The first step in making a switch is to choose the bank you want to switch to. A new provider could offer a number of advantages or inducements, such as:

  • A higher level of interest on credit balances
  • Lower overdraft charges or interest rates, or a different way of charging for overdrafts that could save you money
  • Better customer service
  • A cash incentive for switching

Step 2: Open your new account

You should contact the bank you want to move to and arrange to open a new account. Tell them you want to move your current account from your existing provider, and the new bank will confirm they will use the Current Account Switch Service which is backed by the Current Account Switch Guarantee as described above.

Step 3: Make the switch

When your new account is open, you can make the switch. This involves completing a Current Account Switch Agreement form and a Current Account Closure Instruction form for your old bank.

You can choose a switch date with your new bank, but this must be at least seven working days after the opening of your new account.

Your new bank will let you know when the switch has started and confirm the date it will be completed. Your old account will be available for use as normal, right up until the switch date.

On this date your money will be moved over, as will all of your regular payments, and your old account will be closed.

Switching your ISA

It’s not just current accounts that have their own switching service, you can also transfer your ISA to a new bank or a different product with your existing provider. This has to be done via the bank and not carried out yourself because withdrawing money from an ISA and then paying it into another ISA will count towards your allowance.

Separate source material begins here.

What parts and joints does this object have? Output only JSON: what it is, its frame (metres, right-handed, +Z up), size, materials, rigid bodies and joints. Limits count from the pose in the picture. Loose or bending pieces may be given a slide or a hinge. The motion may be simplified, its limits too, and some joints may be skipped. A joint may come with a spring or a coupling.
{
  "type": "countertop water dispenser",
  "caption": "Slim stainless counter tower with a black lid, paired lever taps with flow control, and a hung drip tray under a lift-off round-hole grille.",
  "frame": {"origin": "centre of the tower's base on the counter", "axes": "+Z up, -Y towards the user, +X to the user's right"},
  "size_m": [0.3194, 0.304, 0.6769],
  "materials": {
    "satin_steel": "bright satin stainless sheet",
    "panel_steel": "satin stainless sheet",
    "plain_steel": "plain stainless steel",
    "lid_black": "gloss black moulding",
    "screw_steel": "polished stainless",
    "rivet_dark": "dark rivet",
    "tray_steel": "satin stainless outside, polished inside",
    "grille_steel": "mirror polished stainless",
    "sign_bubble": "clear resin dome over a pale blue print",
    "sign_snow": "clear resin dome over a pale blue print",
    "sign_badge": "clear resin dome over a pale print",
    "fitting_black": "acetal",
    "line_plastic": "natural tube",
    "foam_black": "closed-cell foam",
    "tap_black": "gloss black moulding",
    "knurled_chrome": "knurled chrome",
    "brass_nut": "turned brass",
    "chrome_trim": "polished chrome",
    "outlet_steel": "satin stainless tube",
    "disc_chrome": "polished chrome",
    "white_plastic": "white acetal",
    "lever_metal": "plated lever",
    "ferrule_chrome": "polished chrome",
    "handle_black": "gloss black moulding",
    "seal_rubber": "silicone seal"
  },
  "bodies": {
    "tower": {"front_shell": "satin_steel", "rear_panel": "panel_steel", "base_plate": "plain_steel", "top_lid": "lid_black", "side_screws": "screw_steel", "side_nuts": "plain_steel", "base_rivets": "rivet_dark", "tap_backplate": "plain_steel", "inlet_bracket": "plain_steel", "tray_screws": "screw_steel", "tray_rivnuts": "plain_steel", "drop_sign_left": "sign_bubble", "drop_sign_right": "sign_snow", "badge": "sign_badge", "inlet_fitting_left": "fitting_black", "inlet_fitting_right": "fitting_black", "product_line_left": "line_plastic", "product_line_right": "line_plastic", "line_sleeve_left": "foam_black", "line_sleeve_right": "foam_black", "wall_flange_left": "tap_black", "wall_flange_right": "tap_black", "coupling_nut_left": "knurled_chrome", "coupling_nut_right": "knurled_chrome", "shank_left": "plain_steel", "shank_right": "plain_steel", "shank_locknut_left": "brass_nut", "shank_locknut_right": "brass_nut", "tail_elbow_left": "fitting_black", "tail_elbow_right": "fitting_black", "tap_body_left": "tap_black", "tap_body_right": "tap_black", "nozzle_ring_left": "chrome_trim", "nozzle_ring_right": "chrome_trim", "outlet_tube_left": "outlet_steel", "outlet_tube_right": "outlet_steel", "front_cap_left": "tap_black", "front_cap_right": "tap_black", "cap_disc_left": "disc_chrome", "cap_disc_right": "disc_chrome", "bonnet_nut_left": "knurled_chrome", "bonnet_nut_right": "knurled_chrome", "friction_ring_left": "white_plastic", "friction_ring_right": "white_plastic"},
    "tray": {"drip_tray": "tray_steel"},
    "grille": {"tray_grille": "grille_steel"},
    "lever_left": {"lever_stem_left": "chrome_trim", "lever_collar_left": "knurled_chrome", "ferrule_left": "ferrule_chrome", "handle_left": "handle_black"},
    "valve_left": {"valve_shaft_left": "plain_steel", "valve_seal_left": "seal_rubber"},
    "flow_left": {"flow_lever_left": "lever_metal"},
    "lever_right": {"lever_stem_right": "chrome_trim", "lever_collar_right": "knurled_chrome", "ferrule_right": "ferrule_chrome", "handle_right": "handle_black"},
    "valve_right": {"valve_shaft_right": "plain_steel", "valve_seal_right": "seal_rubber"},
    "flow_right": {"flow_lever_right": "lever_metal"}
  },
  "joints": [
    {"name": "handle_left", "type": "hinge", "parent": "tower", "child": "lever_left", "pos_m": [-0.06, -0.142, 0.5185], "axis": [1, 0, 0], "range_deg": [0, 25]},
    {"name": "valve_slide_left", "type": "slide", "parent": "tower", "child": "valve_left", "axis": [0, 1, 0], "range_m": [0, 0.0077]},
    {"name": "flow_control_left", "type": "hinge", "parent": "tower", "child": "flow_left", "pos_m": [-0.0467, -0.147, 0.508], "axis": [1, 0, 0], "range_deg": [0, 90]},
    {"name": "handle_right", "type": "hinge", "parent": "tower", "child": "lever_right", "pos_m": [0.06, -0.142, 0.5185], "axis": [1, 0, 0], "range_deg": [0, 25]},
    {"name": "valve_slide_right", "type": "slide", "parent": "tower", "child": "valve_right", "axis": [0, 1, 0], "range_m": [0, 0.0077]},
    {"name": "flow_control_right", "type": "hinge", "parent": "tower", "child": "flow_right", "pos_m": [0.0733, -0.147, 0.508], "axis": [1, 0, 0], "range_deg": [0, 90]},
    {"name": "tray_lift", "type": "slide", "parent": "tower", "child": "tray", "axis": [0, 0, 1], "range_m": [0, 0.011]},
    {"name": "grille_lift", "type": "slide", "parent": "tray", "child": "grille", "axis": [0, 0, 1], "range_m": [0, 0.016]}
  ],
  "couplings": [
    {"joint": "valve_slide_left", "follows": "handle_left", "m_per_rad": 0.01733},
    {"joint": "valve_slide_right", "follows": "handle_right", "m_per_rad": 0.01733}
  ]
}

ISAs can be transferred at any time, although you may face early termination charges with some products, a fixed rate period or notice account, for example.

When looking for a new home for your money, make sure that the new provider allows you to 'transfer in', which means that you can transfer money from previous ISA years. Some opt just to take 'new' money.

To keep the tax free status you will need to complete an ISA transfer form which gives all the relevant account numbers of where the money is moving from, as well as your permission to move it.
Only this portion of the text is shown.